Chris Driedger (born May 18, 1994) is a Canadian professional ice hockey goaltender for the Coachella Valley Firebirds in the American Hockey League (AHL) while under contract to the Seattle Kraken of the National Hockey League (NHL). Driedger was selected by the Ottawa Senators in the third round (76th overall) of the 2012 NHL Entry Draft.

Early life
Driedger was born on May 18, 1994, in Winnipeg, Manitoba, to parents Cindy and Kelly.

Playing career
Growing up in Manitoba, Driedger played AAA Bantam and Midget ice hockey for the Winnipeg Monarchs organization. As a result of his Bantam and Midget play, Driedger was drafted 80th overall by the Tri-City Americans of the Western Hockey League (WHL) in 2009. He returned to the Monarchs for the 2009–10 season where he totaled a 13-6-0 record with a 2.14 goals against average and five shutouts. Driedger then began his major junior hockey career with the Americans during the 2010–11 season. While playing at the major junior level, Driedger was also enrolled at St. Paul's High School and competed in track. In his rookie season with the Americans, Driedger was named to Team West for the 2011 World U-17 Hockey Challenge after he compiled a 1-1 record along with a 3.73 goals against average and a 0.876 save percentage through four games. He finished the season amassing a 6-6-0-1 record through 22 games while also accumulating a 3.50 goals against average and a 0.881 save percentage. As such, Driedger was invited to participate in Hockey Canada's Program of Excellence Goaltending Camp.
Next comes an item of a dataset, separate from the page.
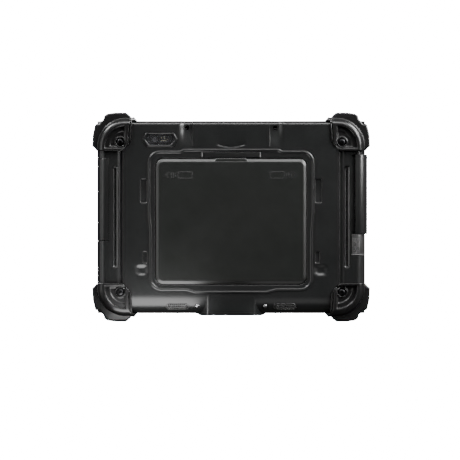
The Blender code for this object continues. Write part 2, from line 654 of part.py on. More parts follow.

Following the 2010–11 season, Driedger was acquired by the Calgary Hitmen in an off-season trade in exchange for a 3rd round pick in the 2012 Bantam Draft. His first season with the Hitmen began with a slow start due to a high ankle sprain and a loss in his first start. His performance continued to decline and his 2.03 goals-against average and a 4-2-0-1 record dropped to a 3-3-1-0 record and 3.79 GAA in November. As he continued to drop in December, he was encouraged to seek the help of a sports psychologist. The Hitmen eventually established a tandem goaltending system with Driedger and Brandon Glover who split the starting position throughout the season. By April, Driedger doubled the amount of games from his previous season with the American and established a 24-12-2-1 record with a 2.80 goals against average and 0.896 save percentage. Driedger's outstanding play was recognized when he was invited to compete at the 2012 CHL/NHL Top Prospects Game for Team Orr.
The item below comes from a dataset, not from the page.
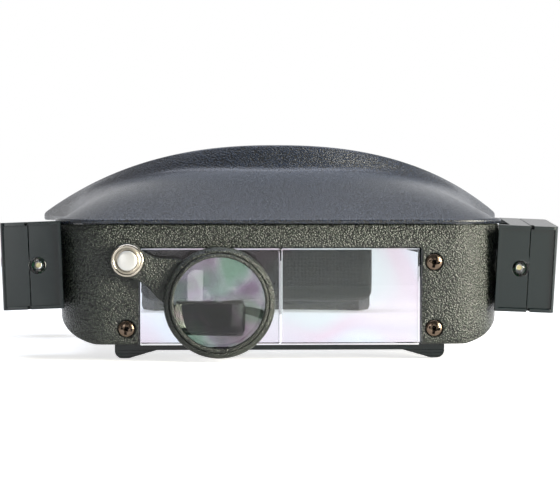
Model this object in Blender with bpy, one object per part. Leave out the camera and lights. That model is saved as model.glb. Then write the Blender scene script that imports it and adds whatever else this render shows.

As the season concluded, Driedger was ranked 13th among North American goaltending prospects eligible for the 2012 NHL Entry Draft. He was eventually drafted by the Ottawa Senators in the third round, 76th overall, to make him the only WHL goaltender claimed in 2012. Prior to the draft, the Hitmen dealt Glover making Driedger the de facto starter for the 2012–13 season. As a result of this responsibility, Driedger prepared himself physically and mentally during the offseason to ready himself for the next season. Once the season began, Driedger earned a 10-3-1-1 record, a 2.37 G AA, and .920 save percentage by mid-November. The Hitmen also relied on rookie netminder Mack Shields who yielded a 3-2-0-1 record. By the end of the month, Driedger improved to a 19-6-1-2 record to lead the Hitmen to the top of the Eastern Conference. As such, he was recognized as the WHL's Goaltender of the Month for November. His play continued to improve as the season progressed and he helped the Hitmen qualify for the 2013 WHL Playoffs as their starting goaltender.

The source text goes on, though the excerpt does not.